Btw, I didn't find much on this on any of the pages I searched, just some quite well hidden remarks on quadratic form. If s.o. has an idea, it would be nice to have this added somewhere (eg in bilinear form). — MFH: Talk 21:32, 21 Jun 2005 (UTC)

I don't understand the question. Can you rephrase it? What is it that you want more information on? In a standard real vector space, the "purely in terms of lengths" is just some simple vector space math, trigonometry, nothing deeper than that? linas 22:55, 21 Jun 2005 (UTC)

The length of a vector is given by its norm, which is given by the scalar product (or dot product), which in turn is defined by a symmetric positive definite bilinear form. But reciprocally, a norm defines a quadratic form which has an associated bilinear form (which I knew as its "polar form", but this term does not seem common here).
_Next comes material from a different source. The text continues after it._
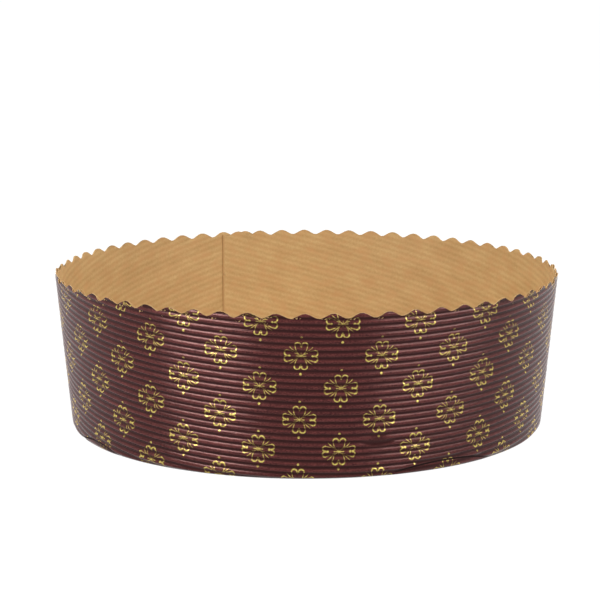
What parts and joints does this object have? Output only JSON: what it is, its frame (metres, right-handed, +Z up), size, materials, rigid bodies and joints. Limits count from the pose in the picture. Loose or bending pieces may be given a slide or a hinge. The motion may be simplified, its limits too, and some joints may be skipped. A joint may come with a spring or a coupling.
{
  "type": "baking mold",
  "caption": "Low round paper panettone mold: a flared wall of fluted board with a scalloped rim and a lapped seam, its foot folded in under a flat paper disc.",
  "frame": {"origin": "centre of the foot, on the surface that the mold stands on", "axes": "+Z up out of the mold's mouth, -Y towards the side that the picture shows, +X to the right of it"},
  "size_m": [0.2096, 0.2091, 0.065],
  "materials": {
    "printed_board": "printed maroon brown outside, plain kraft inside, faint sheen",
    "kraft_disc": "plain kraft, matt"
  },
  "bodies": {
    "root": {"corrugated_wall": "printed_board", "base_disc": "kraft_disc"}
  },
  "joints": []
}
So one could define the rotation group w.r.t. any other (positive?) symmetric bilinear form. It seems to me if we take the bilinear form of index (3,1) i.e. with matrix diag(1,1,1,-1) we get the Lorentz group SO(3,1) pertaining to special relativity. — MFH: Talk 17:44, 22 Jun 2005 (UTC)

Yes, all of those statements appear to be correct; I detect no question. Traditional, narrow formal usage has the rotation group being SO(n) only, although you will occasionally find the broader usage you refer to, e.g. SO(3,1) might be called the "group of hyperbolic rotations". I've seen other non-SO(N) things called roatations as well, although the usage is informal and speaker-listener-context-dependent. linas 00:29, 23 Jun 2005 (UTC)

[edit] Request for technical explanation

• The first meaning of "rotation group" should probably just be merged with symmetry group, or at least direct readers there for a fuller explanation. Otherwise, it's a bit confusing.
• It's at least a little sad that this article about geometrical relationships doesn't have any diagrams. It would be a lot more accessible if each distinct concept were illustrated with a diagram. For example, the basic concept of what a rotation group is could be illustrated by showing some rotations which are and some rotations which are not in the rotation group. These pictures could demonstrate which properties of the same are and are not preserved. An example of an improper rotation could also be diagrammed; the "properties", "axis of rotation" ,and "topology" sections are definitely ripe for obvious illustrations.
• It's not clear in the introduction whether "the rotation group" and "SO(3)" are the same thing.
• Even having studied matrices in college well enough to be able to find determinants and eigenvectors and whatnot, I find the "orthogonal matrices" quite dense, and in some places very difficult to understand. I was not familiar with the term standard basis, and trying to read that article did not help. But come to basis, and it turns out that this is essentially the notion of an XYZ coordinate system, which most readers are actually already familiar with. This connection should be explained. This will also help give them an example to understand what it's saying about orthonormality, at a glance. The discussion of matrices would definitely benefit from a concrete example showing a specific matrix representing a specific rotation (preferably with a picture showing which properties the numbers in the matrix correspond to).

-- Beland 16:27, 18 December 2005 (UTC)